Разумеется, такой способ рассмотрения вещей не является безусловным, да он и не является общим для всех традиций. В индуистском искусстве, например, независимая статуя допускается; если статуя предполагает принципы йоги и соответствующую позицию в отношении Божественного Присутствия в человеке, то становится очевидным, что так и должно быть. Тем не менее, в индуистском искусстве также существует тесная связь между сакральной скульптурой и сакральной архитектурой, и связь эта является даже одним из аспектов этого искусства, сближающим его с искусством соборным.
Проблема скульптуры возвращается к основной теме христианского искусства – образу человека. Во-первых, этот образ, будучи создан по образу и подобию Бога, становится затем неотъемлемой частью целого в Слове, которое есть Бог. Во втором случае индивидуальная человеческая форма воссоздает свою подлинную красоту благодаря тому, что она воссоединяется с красотой воплощенного Слова; это находит выражение в ликах святых и пророков на порталах соборов: они живут в Лике Христа, покоятся в Его «форме».

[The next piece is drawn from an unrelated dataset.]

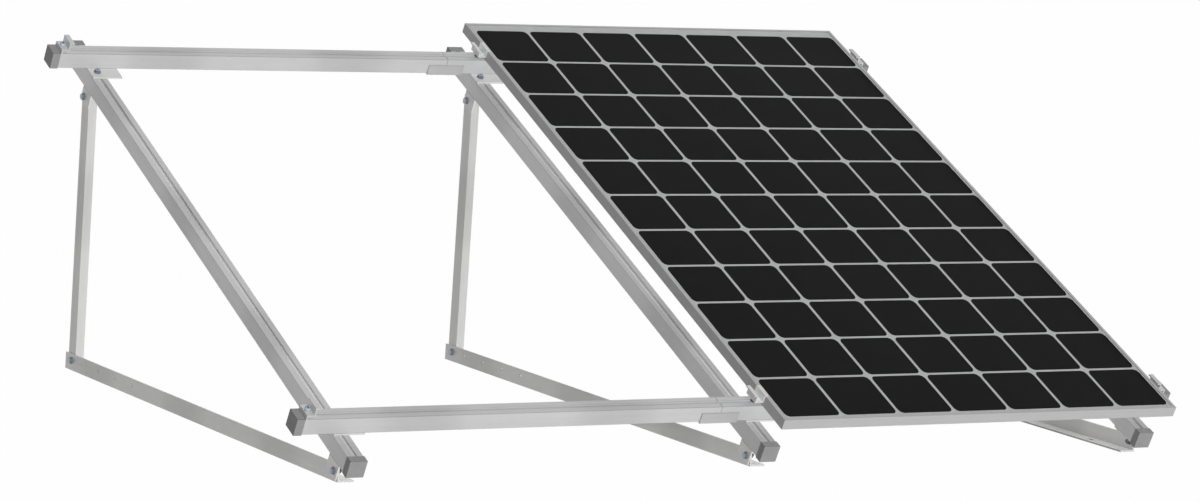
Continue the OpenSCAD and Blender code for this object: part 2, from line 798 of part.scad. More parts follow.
// Junction box under the rear sheet, near the panel's upper end, with two lead glands
module junction_box() {
    y = -panel_past - bar - box_past - box_l / 2;
    color("dimgray") on_panel() translate([panel_w / 2, y, laminate_bottom - box_h]) difference() {
        union() {
            translate([0, 0, box_lid_t]) linear_extrude(box_h - box_lid_t)
                rounded_rect(box_w, box_l, box_r);
            linear_extrude(box_lid_t) rounded_rect(box_w - box_r, box_l - box_r, box_r / 2);
            for (u = [-1, 1]) translate([u * box_w / 4, -box_l / 2, box_h / 2 + box_lid_t / 2])
                rotate([90, 0, 0]) cylinder(d = gland_d, h = gland_l, $fn = bore_fn);
        }
        for (u = [-1, 1]) translate([u * box_w / 4, -box_l / 2, box_h / 2 + box_lid_t / 2])
            rotate([90, 0, 0]) cylinder(d = gland_bore, h = gland_l + cut, $fn = bore_fn);
    }
}

base_rail(LEFT);  // base_rail_left
base_rail(MIDDLE);  // base_rail_middle
base_rail(RIGHT);  // base_rail_right
leg(LEFT);  // leg_left
leg(MIDDLE);  // leg_middle
leg(RIGHT);  // leg_right
strut(LEFT);  // strut_left
strut(MIDDLE);  // strut_middle
strut(RIGHT);  // strut_right
strut_bracket(LEFT, front_pivot_s, 1);  // front_bracket_left
strut_bracket(MIDDLE, front_pivot_s, 1);  // front_bracket_middle
strut_bracket(RIGHT, front_pivot_s, 1);  // front_bracket_right
strut_bracket(LEFT, top_pivot_s, -1);  // top_bracket_left
strut_bracket(MIDDLE, top_pivot_s, -1);  // top_bracket_middle
strut_bracket(RIGHT, top_pivot_s, -1);  // top_bracket_right
for (i = SUPPORTS) leg_spacer(i);  // leg_spacers
strut_cap_low(LEFT);  // strut_cap_low_left
strut_cap_low(MIDDLE);  // strut_cap_low_middle
strut_cap_low(RIGHT);  // strut_cap_low_right
strut_cap_top(LEFT);  // strut_cap_top_left
strut_cap_top(MIDDLE);  // strut_cap_top_middle
strut_cap_top(RIGHT);  // strut_cap_top_right
rail_left(0);  // upper_rail_left
rail_right(0);  // upper_rail_right
rail_left(1);  // lower_rail_left
rail_right(1);  // lower_rail_right
rail_cap_left(0);  // upper_rail_cap_left
rail_cap_right(0);  // upper_rail_cap_right
rail_cap_left(1);  // lower_rail_cap_left
rail_cap_right(1);  // lower_rail_cap_right
connector_plate(LEFT, 0);  // upper_plate_left
connector_plate(MIDDLE, 0);  // upper_plate_middle
connector_plate(RIGHT, 0);  // upper_plate_right
connector_plate(LEFT, 1);  // lower_plate_left
connector_plate(MIDDLE, 1);  // lower_plate_middle
connector_plate(RIGHT, 1);  // lower_plate_right
splice(0);  // upper_splice
splice(1);  // lower_splice
end_clamp_left(0);  // upper_end_clamp_left
end_clamp_right(0);  // upper_end_clamp_right
end_clamp_left(1);  // lower_end_clamp_left
end_clamp_right(1);  // lower_end_clamp_right
mid_clamp(0);  // upper_mid_clamp
mid_clamp(1);  // lower_mid_clamp
pivot_bolts();
pivot_nuts();
t_bolts();
t_bolt_nuts();
clamp_bolts();
clamp_lock_nuts();
clamp_t_nuts();
panel_frame_left();
panel_frame_right();
panel_frame_top();
panel_frame_bottom();
panel_glass();
panel_cells();
panel_rear_sheet();
junction_box();
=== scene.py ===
"""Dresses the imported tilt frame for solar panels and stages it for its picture."""

from __future__ import annotations

import json
import logging
import math
from dataclasses import dataclass
from enum import Enum
from typing import Callable, Sequence

import bmesh
import bpy
from bmesh.types import BMesh, BMFace, BMLayerItem
from bpy.types import Material, Node, NodeSocket, Object, World
from mathutils import Euler, Matrix, Vector

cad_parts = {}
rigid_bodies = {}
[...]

В своей великолепной работе «Утрата центра» («Verlust der Mitte») Ганс Зедельмейер показал, как упадок христианского искусства в самых последних своих стадиях является прежде всего упадком образа человека: человеку, трактованному средневековым искусством по образу и подобию Бога, наследует образ независимого человека – человека, прославляющего самого себя – в искусстве Ренессанса. Эта иллюзия автономии подразумевает с самого начала «утрату центра», ибо человек поистине уже не является целостным, если он не сосредоточен на Боге; с этого времени образ человека распадается на части; вначале, что касается его достоинства, он вытесняется другими аспектами природы, а затем постепенно уничтожается; его систематическое отрицание и искажение является целью современного искусства.